State how many lines hold the word "structure", with no other words.

* _Records for this task_
• • • •

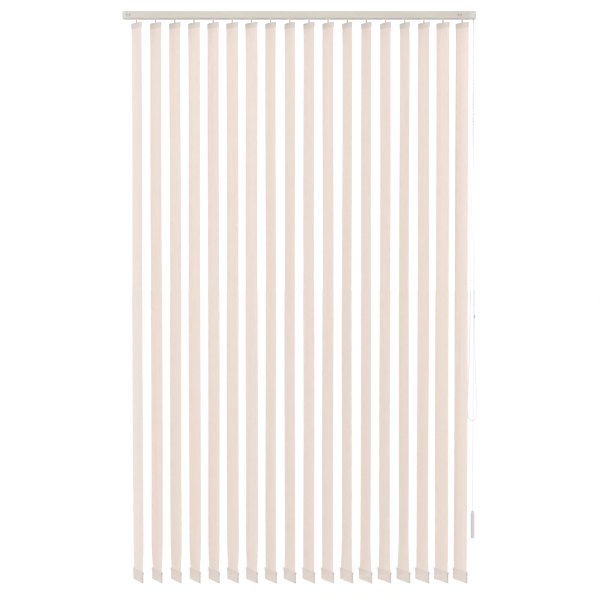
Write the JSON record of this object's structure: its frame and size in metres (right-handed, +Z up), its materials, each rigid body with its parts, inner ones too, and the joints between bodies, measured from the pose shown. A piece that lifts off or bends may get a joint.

• • • •

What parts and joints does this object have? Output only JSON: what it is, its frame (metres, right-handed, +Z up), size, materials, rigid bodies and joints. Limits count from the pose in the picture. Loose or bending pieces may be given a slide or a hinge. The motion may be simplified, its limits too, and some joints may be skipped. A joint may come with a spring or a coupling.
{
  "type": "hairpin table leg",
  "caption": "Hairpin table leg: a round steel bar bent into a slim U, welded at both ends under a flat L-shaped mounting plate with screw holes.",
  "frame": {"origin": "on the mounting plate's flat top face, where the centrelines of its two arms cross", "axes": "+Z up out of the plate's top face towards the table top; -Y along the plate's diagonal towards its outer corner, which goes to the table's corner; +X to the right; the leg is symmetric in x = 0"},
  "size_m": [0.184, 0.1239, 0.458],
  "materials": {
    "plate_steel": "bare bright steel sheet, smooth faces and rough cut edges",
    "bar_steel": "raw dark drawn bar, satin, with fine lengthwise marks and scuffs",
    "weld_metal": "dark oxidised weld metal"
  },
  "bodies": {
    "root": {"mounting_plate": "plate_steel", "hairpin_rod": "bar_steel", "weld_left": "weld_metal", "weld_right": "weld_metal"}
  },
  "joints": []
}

• • • •

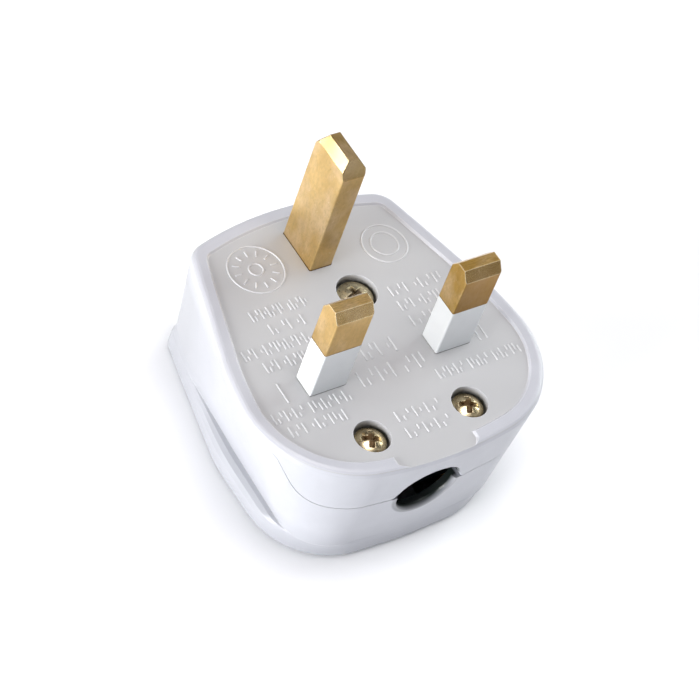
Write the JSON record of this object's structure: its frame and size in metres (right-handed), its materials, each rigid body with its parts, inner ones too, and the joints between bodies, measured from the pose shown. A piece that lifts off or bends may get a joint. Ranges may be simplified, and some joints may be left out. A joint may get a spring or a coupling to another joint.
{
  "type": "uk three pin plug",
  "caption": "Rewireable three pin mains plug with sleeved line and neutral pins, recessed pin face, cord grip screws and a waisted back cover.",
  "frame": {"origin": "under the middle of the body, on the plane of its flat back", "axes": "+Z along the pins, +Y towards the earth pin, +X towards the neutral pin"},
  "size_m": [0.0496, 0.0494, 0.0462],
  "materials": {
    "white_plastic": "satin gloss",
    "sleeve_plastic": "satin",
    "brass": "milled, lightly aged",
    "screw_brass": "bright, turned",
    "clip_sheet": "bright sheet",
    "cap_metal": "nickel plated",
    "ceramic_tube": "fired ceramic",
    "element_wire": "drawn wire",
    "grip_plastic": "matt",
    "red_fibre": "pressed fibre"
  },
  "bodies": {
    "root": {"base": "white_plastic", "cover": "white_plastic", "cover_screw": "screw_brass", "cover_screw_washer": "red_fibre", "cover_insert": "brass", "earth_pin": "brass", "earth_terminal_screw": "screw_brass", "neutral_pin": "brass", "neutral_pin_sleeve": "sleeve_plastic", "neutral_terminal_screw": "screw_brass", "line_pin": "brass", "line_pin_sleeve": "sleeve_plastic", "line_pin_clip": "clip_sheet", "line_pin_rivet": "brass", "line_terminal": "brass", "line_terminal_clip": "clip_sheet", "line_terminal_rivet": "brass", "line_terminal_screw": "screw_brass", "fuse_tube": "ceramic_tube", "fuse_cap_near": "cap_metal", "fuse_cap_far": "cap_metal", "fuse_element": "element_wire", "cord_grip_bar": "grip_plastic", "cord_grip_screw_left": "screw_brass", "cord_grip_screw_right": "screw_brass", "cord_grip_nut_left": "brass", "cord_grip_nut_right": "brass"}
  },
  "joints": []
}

• • • •

* _Final result_
2